The announcement last week of a new Center for the Study of Race, Indigeneity and Transnational Migration has brought greater attention to problems with racial and ethnic studies at Yale, while also shedding light on possible paths for improvement.

In light of conversations about awareness and sensitivity to racial issues on campus, the strength of Yale’s Ethnicity, Race and Migration Program has recently come into the spotlight. And while the center is in part a response to student demands for more funding for ethnic studies, it also may not address Yale’s long-standing problems with hiring and retaining diverse faculty, especially as it is not currently slated to change the institutional status of the ER&M program, which does not have the power to independently recruit faculty. Funding for the center will not directly go to ER&M, although the center’s activities will likely influence the program.

Still, administrators involved in planning the center — which will house ER&M — said it is a milestone for the University and could signal a shift in academic priorities, as Yale’s ethnic studies resources increasingly trail those at peer institutions.

“I don’t think [the center] is just going to be a shifting around of things that already exist,” said Timothy Dwight Master and American Studies professor Mary Lui, who sits on the center’s implementation committee. “They have committed to a budget, which means the allocation of resources.”

Starting in fall 2016, the center will be housed at 35 Broadway, the current site of the ER&M program’s offices and the Yale College Writing Center. The Writing Center will relocate to the Center for Teaching and Learning in Sterling Memorial Library by December. The RITM center will likely have at least one staff member, said Ezra Stiles Master and former ER&M Director Stephen Pitti, who will serve as the center’s inaugural director and chair of the implementation committee.

The center’s approximately $600,000 budget will fund postdoctoral research, sponsor summer research fellowships and organize speaker series and other public events.

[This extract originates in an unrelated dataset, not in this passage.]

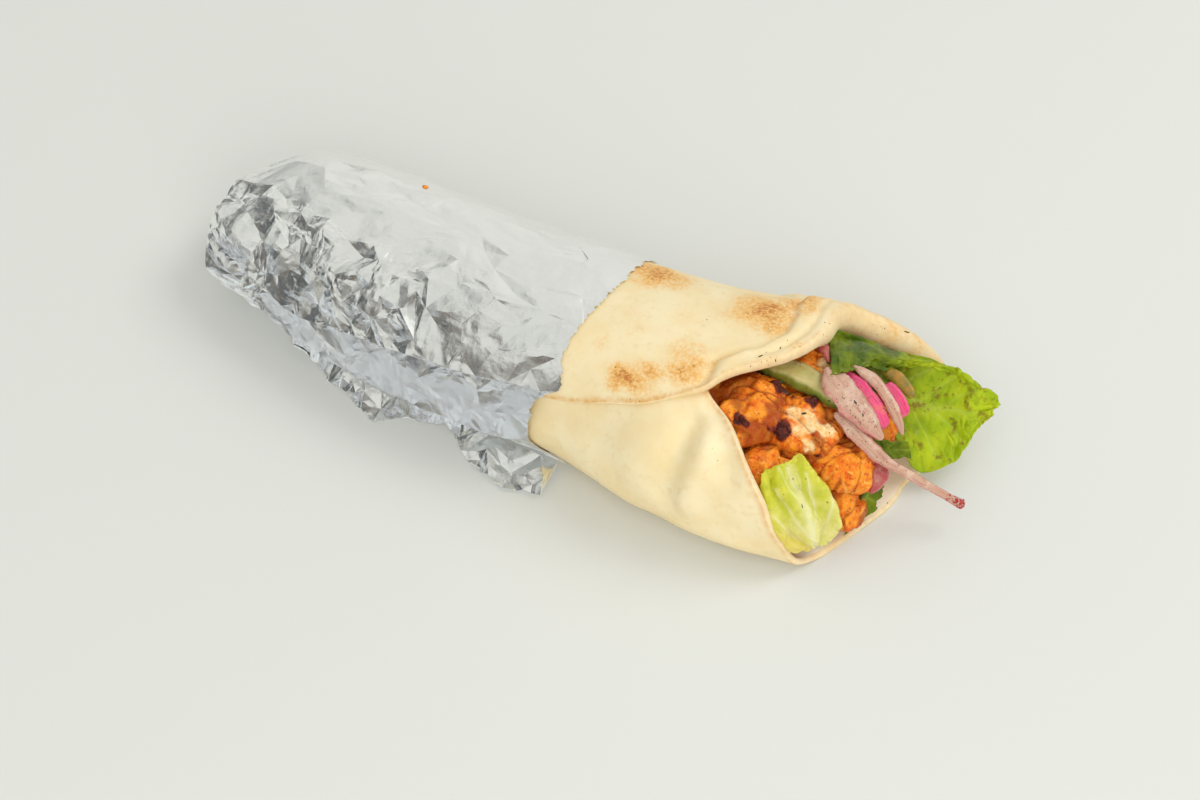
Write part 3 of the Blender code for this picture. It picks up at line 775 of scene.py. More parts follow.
# The angles at which the hem, and the dent along it, start, are full, begin to fade and end.
HEM_AT = (372, 392, 466, 480)
HEM_MARK_AT = (395, 410, 446, 456)
PRESSED = 1.3  # how much thinner the upper flap is along the seam
LIP = 7.0  # how much thicker the edge is where it is rolled in, behind the mouth
UNDER_SEAM = 34  # how far the front flap takes to come out from under the upper one
BREAD_STEP = 1.15  # the grid's step round the roll
STEEPEST = 2.5  # the most the mouth's edge is taken to slant
THINNING = (472, 486)  # the angles over which the upper flap thins towards the seam
RIM_TURNS = (20, 40, 60, 80, 100, 120, 140, 160)  # the steps by which the edge is rounded, in degrees

# Toast marks: x, angle, half sizes along x and round the roll, strength.
TOAST = (
    (10, 58, 11, 8, 0.75), (3, 62, 7, 5, 0.5), (19, 66, 6, 4, 0.5), (8, 72, 6, 3, 0.4),
    (53, 66, 9, 9, 0.95), (60, 50, 8, 7, 0.8), (48, 60, 7, 7, 0.6), (58, 76, 6, 5, 0.7), (66, 62, 5, 5, 0.5),
    (22, 122, 8.5, 4.2, 1.0), (28, 114, 6.5, 3.4, 0.6), (18, 128, 4.5, 3, 0.6),
    (39, 109, 6, 3.6, 0.75), (37, 99, 7, 5, 0.42), (42, 103, 3.5, 3, 0.55),
    (8, 112, 4, 8, 0.22), (16, 97, 9, 7, 0.16), (30, 84, 10, 8, 0.12),
    (40, 20, 12, 9, 0.8), (70, 5, 9, 7, 0.7), (88, 22, 8, 5, 0.6), (15, 0, 8, 6, 0.5), (55, -20, 9, 6, 0.4),
    (96, 45, 6, 4, 0.85), (103, 30, 5, 4, 0.7), (84, 62, 4, 3, 0.6), (76, 78, 2.5, 2, 0.9),
    (70, 86, 3, 2, 0.5),
)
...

ER&M and other programs have not yet held faculty meetings about their future relationship to the RITM center, Pitti said.

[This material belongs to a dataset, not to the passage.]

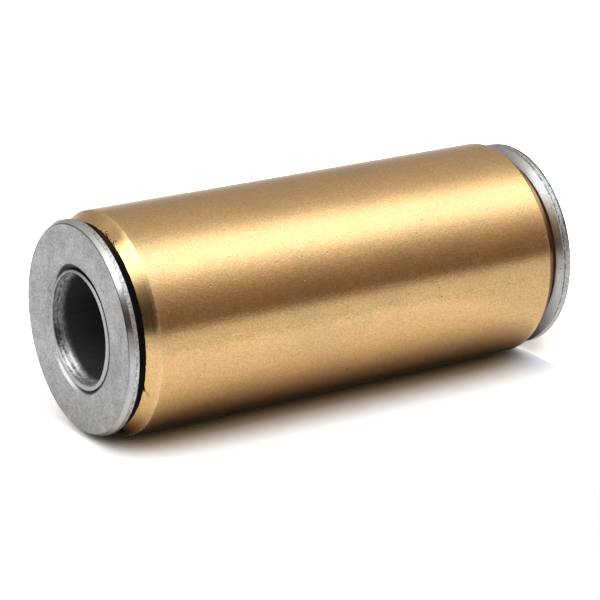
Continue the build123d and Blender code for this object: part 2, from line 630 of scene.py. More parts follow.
class BUSH_OT_sleeve(bpy.types.Operator):
    """Adds the turned outer sleeve"""

    bl_idname = "bush.sleeve"
    bl_label = "Turned sleeve"

    def execute(self, context):
        sizes = context.scene.bush_sizes
        radius, low, high = SLEEVE_HIGH.x, SLEEVE_LOW.z, SLEEVE_HIGH.z
        chamfer_length, chamfer_depth = sleeve_chamfer()
        bore, lip = radius - sizes.sleeve_wall, radius - chamfer_depth
        sharp = 0.05 * MM
        corners = [
            (bore, low, sharp),
            (lip, low, sharp),
            (radius, low + chamfer_length, sizes.corner),
            (radius, high - chamfer_length, sizes.corner),
            (lip, high, sharp),
            (bore, high, sharp),
        ]
        every, loop_r, loop_h = grid_of(rounded_loop(corners, 1.2 * MM), SLEEVE_COLUMNS)
        normal_r, normal_h = loop_normals(loop_r, loop_h)

        from_end = np.minimum(loop_h - low, high - loop_h)
        at_corner = ease(1.3 * (1 - np.abs(from_end - chamfer_length) / (0.12 * MM))) * (loop_r > lip)
        nick_half_width = math.degrees(0.012)
        nick = near_clock(every, 69.4, nick_half_width) * at_corner
        # The pale corner line is abrasion and a painted highlight, full at the top end and faint at the
        # bottom; the nick is a dent with a painted glint.
        top_share = np.where(loop_h > (low + high) / 2, 1.0, 0.2)
        wear = at_corner * (0.60 + 0.30 * ring_noise(every, 260, 11)) * top_share
        dip = 0.012 * MM * wear + 0.10 * MM * nick
        chamfered = (from_end < chamfer_length) & (loop_r > lip - sharp)
        smooth = chamfered * (1 - at_corner)
        # Painted shade on the bottom chamfer and lip, in the gap by the washer: lighter round clock 38,
        # where the panel's highlight falls, and darker round clock 95.
        on_bottom = (loop_r > lip - 2 * sharp) * (loop_h < low + chamfer_length)
        dirty_end = 0.84 * ease((chamfer_length + 0.15 * MM - (loop_h - low)) / (0.4 * MM))
        dirty_end = (dirty_end + 0.12 * ease(1 - (loop_r - lip) / (0.9 * MM))) * on_bottom
        cleaner, dirtier = near_clock(every, 38, 24), near_clock(every, 95, 28)
        tip_up = 0.55 * ease((chamfer_length - (loop_h - low)) / (0.3 * MM)) * on_bottom
        piece = revolved_piece(
            "turned_sleeve",
            loop_r - dip * normal_r,
            loop_h - dip * normal_h,
            every,
            worn=np.maximum(wear, nick),
            smooth=smooth,
            grime=dirty_end * (1 - 0.25 * cleaner + 0.05 * dirtier),
            lean=upright(tip_up),
        )
        dress(piece, brass_finish(context.scene.bush_colours), "turned_brass", "outer_sleeve")
        return {"FINISHED"}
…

Administrators have announced, however, that the ER&M program will be housed within the center, although the center’s scope will reach beyond the program, and the program will retain its own budgetary resources. While the RITM center’s budget will not directly support ER&M, much of the center’s resources — including programming, visiting scholars and postdoctoral fellows — will impact the intellectual life of the program, ER&M Chair and African American Studies professor Matthew Jacobson said.

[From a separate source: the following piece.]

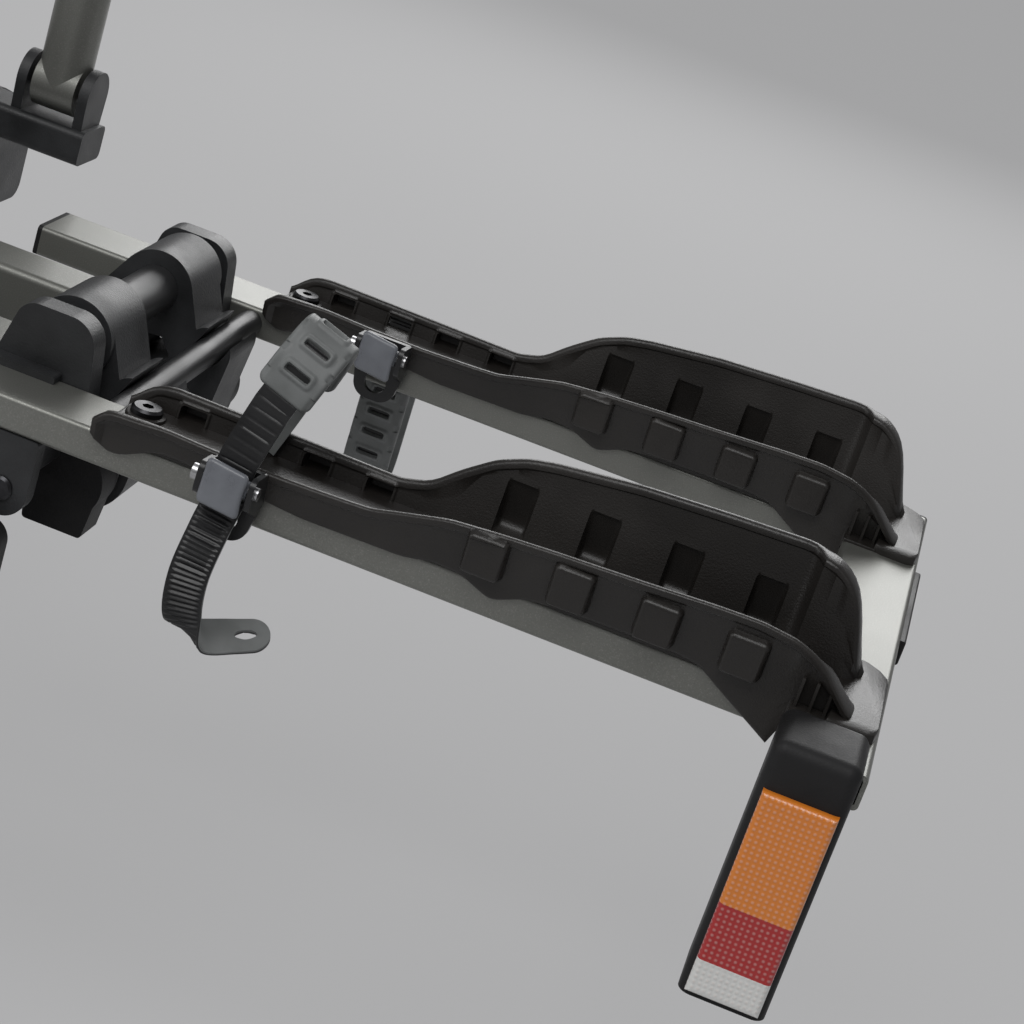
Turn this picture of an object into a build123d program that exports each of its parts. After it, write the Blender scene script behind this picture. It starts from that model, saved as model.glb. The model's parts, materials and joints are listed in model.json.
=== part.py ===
# Tow bar bike carrier for two bikes: two folding wheel frames on a tilting platform that
# clamps to a 50 mm tow ball, with a folding mast and two bike arms.
# Millimetres. Origin: centre of the tow ball. +X to the right seen from behind the car,
# +Y forwards to the car, +Z up. The left side mirrors the right.
import os
from math import atan2, cos, degrees, radians, sin

from build123d import *

os.makedirs("parts", exist_ok=True)

# Layout. The wheel frame is drawn in its own place: x outboard from the middle of the tray,
# y forwards from the rear rail's centre line, z up from the rails' top face.
frame_x = 440.0
rear_rail_y = -435.0
rail_top_z = 50.0
rail_spacing = 235.0

# Fits
run_gap = 0.05
part_gap = 0.3
side_gap = 1.0

# Wheel frame tubes
tube_w = 40.0
tube_h = 16.5
tube_wall = 2.0
tube_edge = 2.5
frame_end_x = 213.0
stub_x = -285.0
cross_rear_y = -66.0
cross_front_y = 283.0

# Fold axis and the tubes between the rails
hinge_x = -196.0
hinge_z = 13.0
hinge_r = 12.0
hinge_wall = 2.5
hinge_mouth = 1.5
rest_x = -161.0
rest_z = -9.0
rest_r = 7.0

# Rail sockets that hold the hinge tube
socket_t = 14.0
socket_r = 18.0
socket_in = 26.0
socket_out = 24.0
lip_in = 9.0
lip_t = 3.5
lug_x = -190.0
lug_z = -43.0
lug_r = 13.0
lug_t = 9.0
lug_back = 12.0
lug_pin_r = 6.0
lug_pin_head = 2.0

# Platform castings between the rails
arm_face = 46.0
arm_t = 40.0
arm_ring_r = 20.0
arm_collar = 4.0
cradle_r = 12.5
cradle_gap = 0.6
foot_x = -176.0
foot_z = -46.0
foot_r = 18.0
foot_wall = 2.0
foot_ring_r = 22.5
foot_tube_face = 26.0
foot_cap_t = 5.0
foot_cap_r = 19.5
foot_drop = 26.0
foot_w = 30.0
arm_root_x = -231.0
beam_w = 36.0
beam_h = 40.0
beam_drop = 5.0
beam_wall = 2.5
beam_corner = 4.0

# Wheel trays
tray_in_x = -155.0
tray_out_x = 199.0
tray_floor = 3.0
tray_wall = 2.6
tray_flare = 0.22
near_top = 34.0
far_top = 54.0
tray_deep = 30.0
lip_bead = 4.0
lip_bead_t = 1.0
low_lip_z = 14.5
block_x = 19.75
block_pitch = 39.4
block_w = 19.3
block_z0 = 4.0
block_near_top = 24.3
block_far_top = 33.0
block_out = 8.6
block_count = 4
block_wall = 2.0
slot_x = [-124.0, -91.0, -63.0, -32.0]
slot_w = 13.0
slot_z0 = 3.0
slot_z1 = 10.0
screw_x = -142.0
screw_y = 9.0
screw_r = 4.0
screw_head_r = 7.5
screw_head_t = 3.4
boss_r = 9.5
boss_t = 1.6
cap_out_x = 211.0
cap_in_x = 190.0
cap_far_y = 46.0
cap_near_y = -35.0
cap_t = 4.5
rib_x = [174.0, 183.0, 192.0]
rib_t = 1.4
rib_out = 5.0

# Buckles
buckle_x = -84.5
buckle_w = 21.2
cheek_t = 2.6
cheek_gap = 0.4
buckle_back_t = 3.0
buckle_off = 4.0
buckle_foot_r = 14.5
buckle_hole_r = 6.0
buckle_hole_z = -12.0
axle_out = 18.1
axle_z = 8.0
axle_r = 2.2
lever_t = 3.2
lever_l = 23.0
lever_lean = 8.0
lever_boss_r = 4.2

# Straps and rim pads: one strap closed in a loop, the other hanging open from its slot
strap_w = 18.0
strap_t = 2.0
tail_steps = 4
tongue_w = 11.0
head_y = 27.0
slot_mid = 6.5
loop_lean = 19.0
loop_points = [(19.5, 0.0), (20.5, 20.0), (12.0, 63.0), (-4.0, 76.0), (-19.0, 58.0), (-25.0, 38.0)]
loop_radii = [40, 16, 12, 16]
pad_points = [(16.1, 42.3), (12.0, 63.0), (-4.0, 76.0), (-19.0, 58.0), (-23.5, 43.0)]
pad_radii = [16, 12, 16]
spare_points = [(28.0, 0.0), (39.0, 0.0), (45.0, -120.0), (89.0, -118.0), (84.0, -22.0)]
spare_radii = [9, 22, 20]
spare_pad_points = [(40.0, -20.0), (43.85, -97.0)]
pad_w = 27.0
pad_t = 2.6
pad_slot = 3.4
pad_slot_l = 13.0
pad_slot_pitch = 12.5
pad_slots = 5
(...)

Interest in ER&M has spiked recently, and enrollment in the program’s courses was up this semester. Jacobson said current campus events involving race, immigration and nationality have caused the increased interest in ER&M, and the new center will allow Yale to accommodate that increase.

“All indications are that the [ER&M] major will grow significantly between this year and next,” Jacobson said.

But he also noted that ER&M’s institutional status as a program rather than a full department may stay the same for some time, meaning that the program will continue to lack faculty hiring and retention power. Affiliated faculty members must be based in a full department, such as African American Studies or American Studies.

“The broader question of faculty hiring, promotion and retention is the subject of tremendous energy across campus, including ad hoc faculty and student activity, and newly composed reform efforts associated with the [Faculty of Arts and Sciences Dean’s Office] and the Faculty Senate alike,” Jacobson said, noting that the University has made significant faculty hiring commitments in ER&M-related fields. “I am cautiously optimistic.”

Lui said the center’s structure might resemble that of the Whitney Humanities Center, which currently provides an “intellectual home” for humanities programs at Yale. The new RITM center will serve the same purpose for research into race, ethnicity and identity, she said.

Faculty involved with Yale’s center will not be required to teach a course in ER&M, although Lui said that professors in departments directly related to the center’s field of study will likely be interested in collaborating on projects and working with postdoctoral students at the center.

Lui emphasized that the center will greatly expand ER&M, rather than simply “putting it in a prettier package.” For example, she said, the center will hopefully enhance the study of currently under-researched topics like indigeneity.

Current research into issues of inequality, displacement and dispossession focus mostly on North America, and Lui said the new center may be more global — but also more grounded in New Haven’s immigrant population — than current indigeneity studies at Yale.

Still, some racial studies programs are already miles ahead at other U.S. colleges and universities. Stanford, Brown and the University of Chicago all have thriving centers for race, Lui said.

“We feel very behind some peer institutions,” Lui said.

Every racial or ethnic studies center caters to different types of work. The Yale center may be more research-focused, while the ethnic studies center at Columbia is aimed largely at undergraduate teaching, said Gary Okihiro, the founding director of Columbia’s Center for the Study of Race and Ethnicity.

The ability to hire and retain faculty has been a source of struggle and growth in similar centers at peer institutions.

Columbia’s center was established in 1999 and has over 50 affiliated faculty members. Still, it does not have the ability to fully hire faculty members. In a December interview with the News, Columbia history professor Karl Jacoby GRD ’97 said the center does not have autonomy over faculty hiring and granting tenure. Instead, Columbia’s center has to partner with departments to jointly hire faculty members, which he said is challenging for young faculty members seeking tenure.

Lui said models at other universities will be helpful as Yale plans its own center.

“We can learn from other people’s mistakes,” she said.

In the 2014–15 academic year, around 28 percent of the total University student body was nonwhite.